Batailles choisies #598

Vais-je encore soupirer lassement sur le patriarcat, qui me met au volant du bien-être de ma petite famille, quand mon mari est à la place du (ou fait le) mort? Ou vais-je soupirer sur les Chiliens qui adorent rester enfermés chez eux ? Je ne sais pas. Toujours est-il que je vais soupirer bien fort sur mon Chilien de mari patriarcal. 💀


 

Rien n’est mieux, pour mes enfants et pour nous leurs parents, que de courir dehors par une longue journée de week-end.
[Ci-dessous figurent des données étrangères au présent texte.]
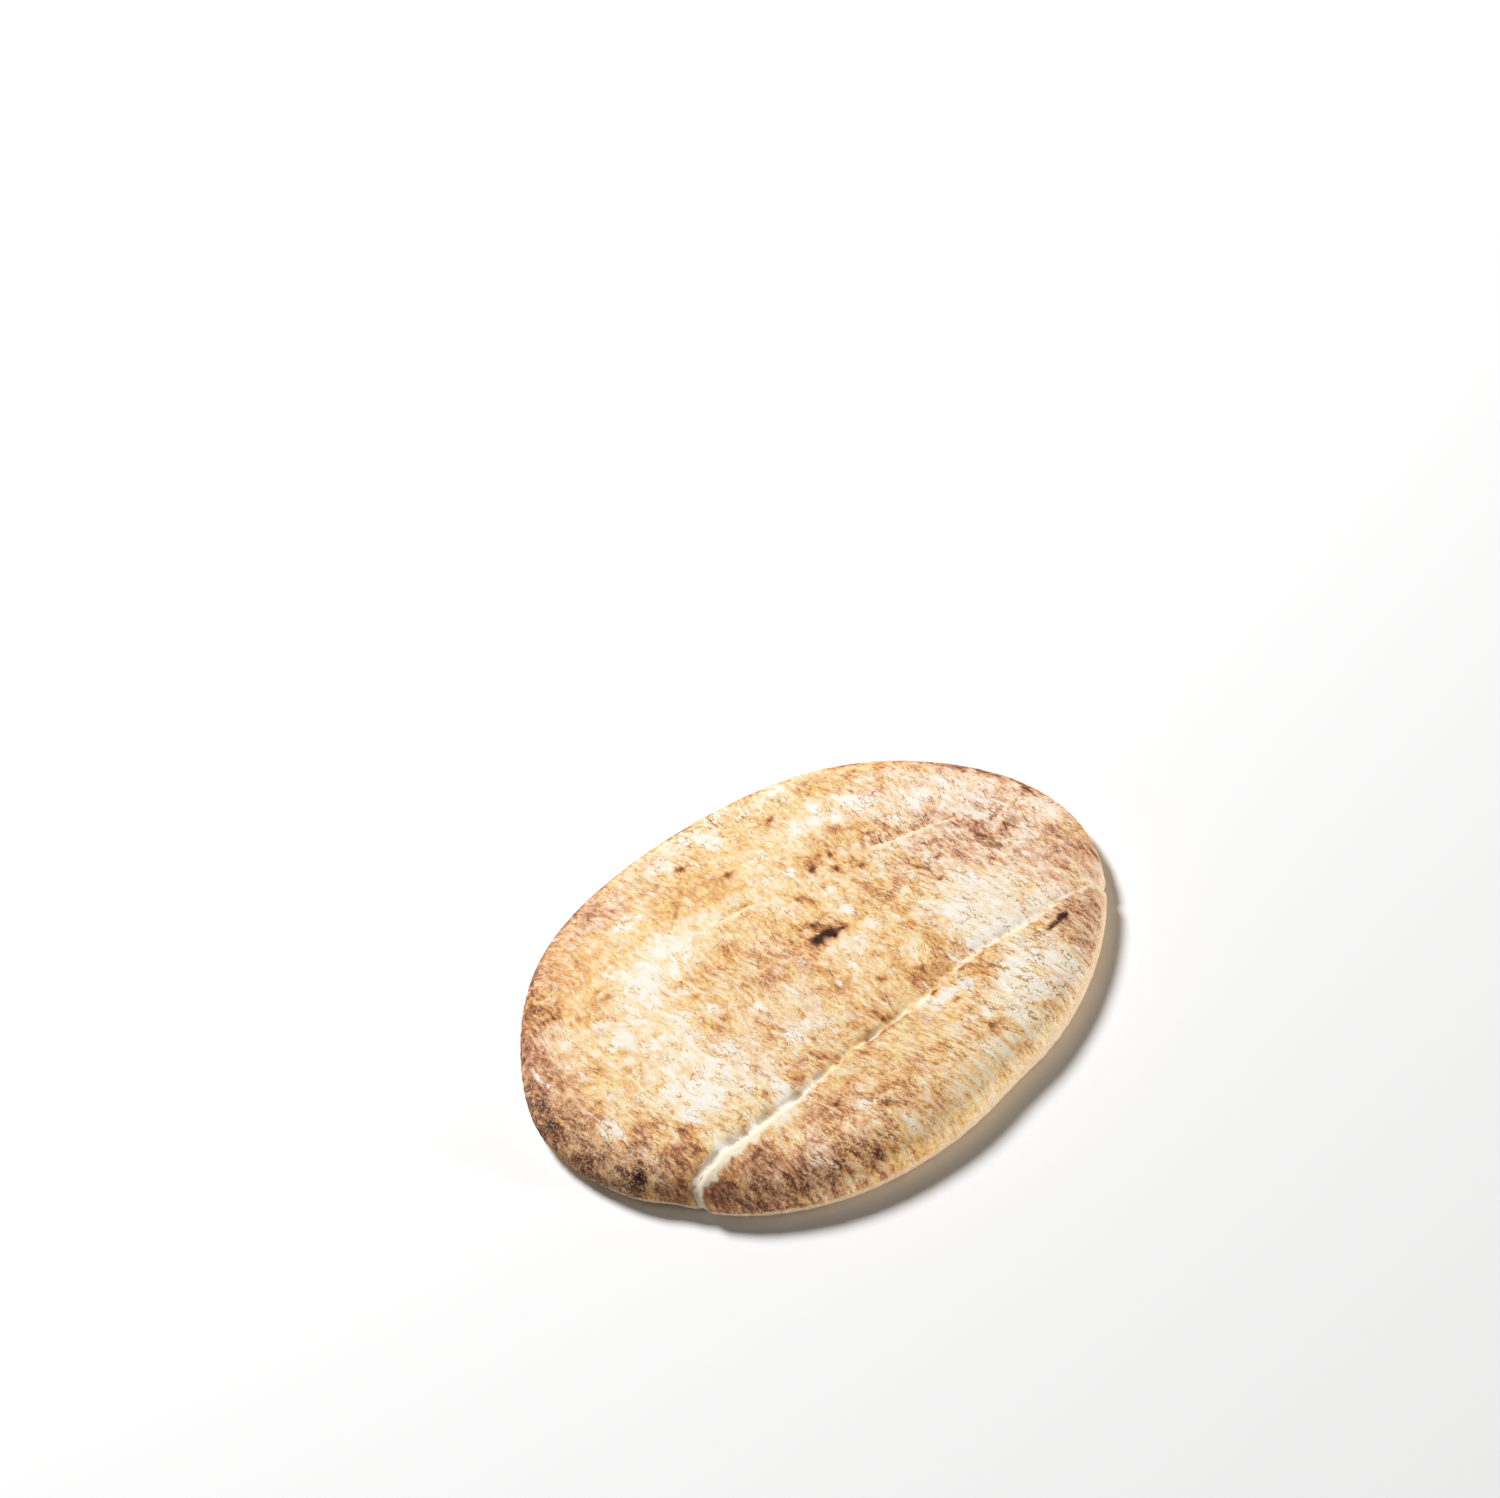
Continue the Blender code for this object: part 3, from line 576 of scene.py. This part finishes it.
# The smooth lip of the main fold, pale crust with a painted highlight on its lit face: place along X, reach
# from the fold's line, and share
MAIN_LIP = (
    (-57, 1.8, 0.7), (-50, 3, 0.9), (-43, 3.8, 1), (-36, 4, 1), (-27, 3.8, 1), (-20, 3.2, 1), (-14, 2, 0.7),
    (-6, 1.4, 0.4), (2, 1.2, 0.25), (12, 1, 0.2), (20, 1.2, 0.3), (25, 2.4, 0.85), (29, 0.9, 0.5),
    (35, 0.8, 0.6), (42, 0.8, 0.65), (56, 0.9, 0.7), (66, 1.4, 0.75), (78, 2, 0.8), (90, 2.4, 0.9),
)
# Stretches of the back crease with a pale lip before it, partly painted highlight, the last one with a
# brown edge of painted shade behind it
BACK_LIPS = ((1, 17), (54, 80))
# How far up its roll the side of the bread stays pale: angle round the edge, and share of the rise
PALE_SIDE = (
    (0, 0), (40, -0.1), (80, -0.2), (130, -0.3), (190, -0.4), (208, -0.32), (222, -0.16), (240, -0.1),
    (262, -0.1), (275, -0.04), (292, 0.08), (310, 0.16), (335, 0.12), (360, 0),
)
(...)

Dehors, il y a moins de dispute, il y a nécessairement moins de jouets, moins de murs qui nous enferment dans nos plans mais il y a aussi, et surtout, plus d’espace pour faire des bêtises qui se réparent facilement, le monde entier pour construire des cabanes avec l’imagination plutôt qu’avec les serviettes des parents, et puis dehors, il y a tout simplement le bon air qu’on respire, la joie de se dépenser et de se défouler.
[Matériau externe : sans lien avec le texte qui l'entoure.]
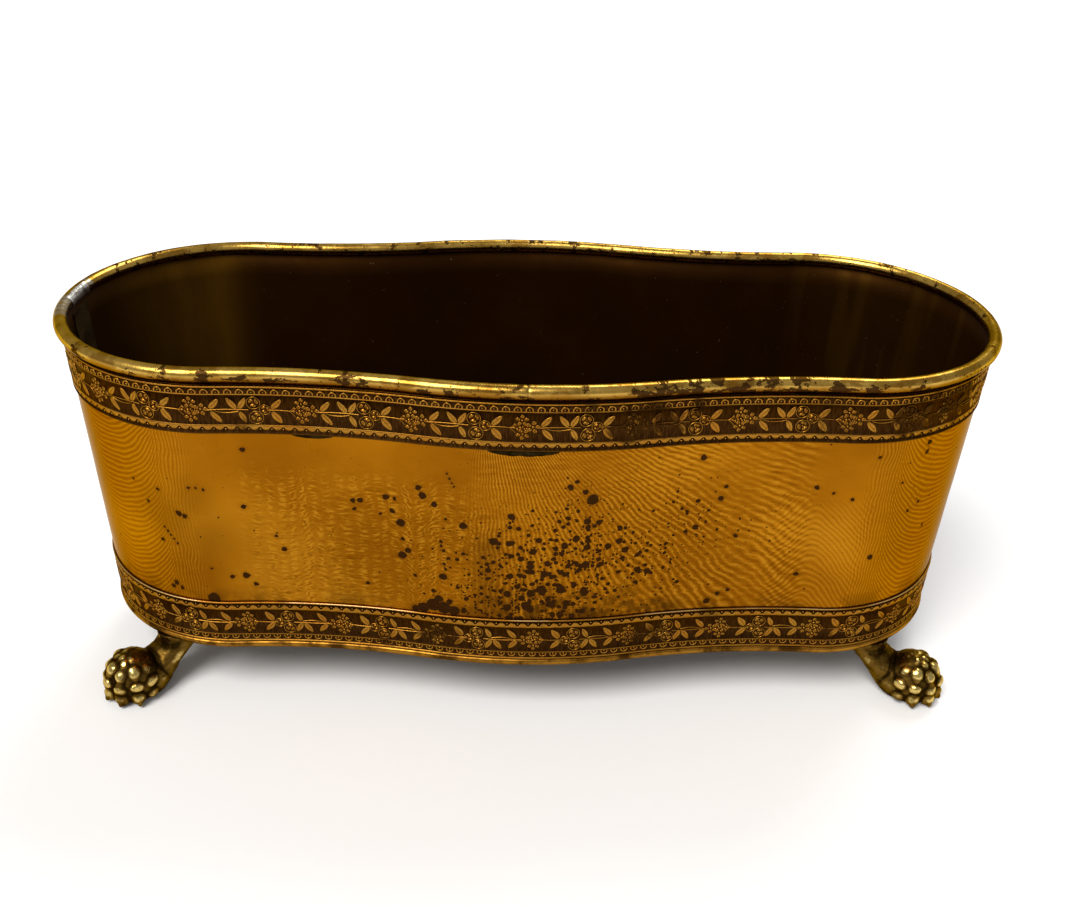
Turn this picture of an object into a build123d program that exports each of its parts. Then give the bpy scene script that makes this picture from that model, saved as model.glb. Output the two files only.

Je ressens souvent le fossé qui me sépare des Chiliens, qui ne sortent pas beaucoup de chez eux. Je me demande, je m’étonne, je m’ébaubis (tout en étant admirative) de leur courage de rester prisonnier de leur maison et de leurs enfants. Je vous jure, dans les rues de notre résidence, rarement un gamin! Vous doutez? Par exemple, ma voisine, que j’apprécie au demeurant, reste chez elle, toute la journée ou presque avec ses enfants de 4 et 1 ans et ne sort que pour aller au supermarché ou lorsque nous arrivons, mes enfants et moi de l’école, en fin de journée. Elle reste alors dans la rue juste devant chez elle, la porte ouverte, au cas où une tempête de criquets se lèverait bibliquement et inopinément. Moi, à l’inverse, je trouve insupportable, physiquement et mentalement, de rester toute la journée à l’intérieur avec mes enfants. Je sors dès que possible, dès qu’il fait jour, dès que le soleil ou une dispute pointe le bout de son nez. C’est d’ailleurs mon planning et ma réponse à tout problème: bon, on sort après le petit-déj, bon, cet après-m’, il vaut mieux sortir se promener, et on va où après? Ne pas pouvoir sortir coupe l’herbe sous le pied de toute ma planification maternelle, de tout mon objectif de maman qui se résume en un verbe: survivre. Je veux arriver au bout de ma journée avec des parents vivants et des enfants d’une humeur correcte.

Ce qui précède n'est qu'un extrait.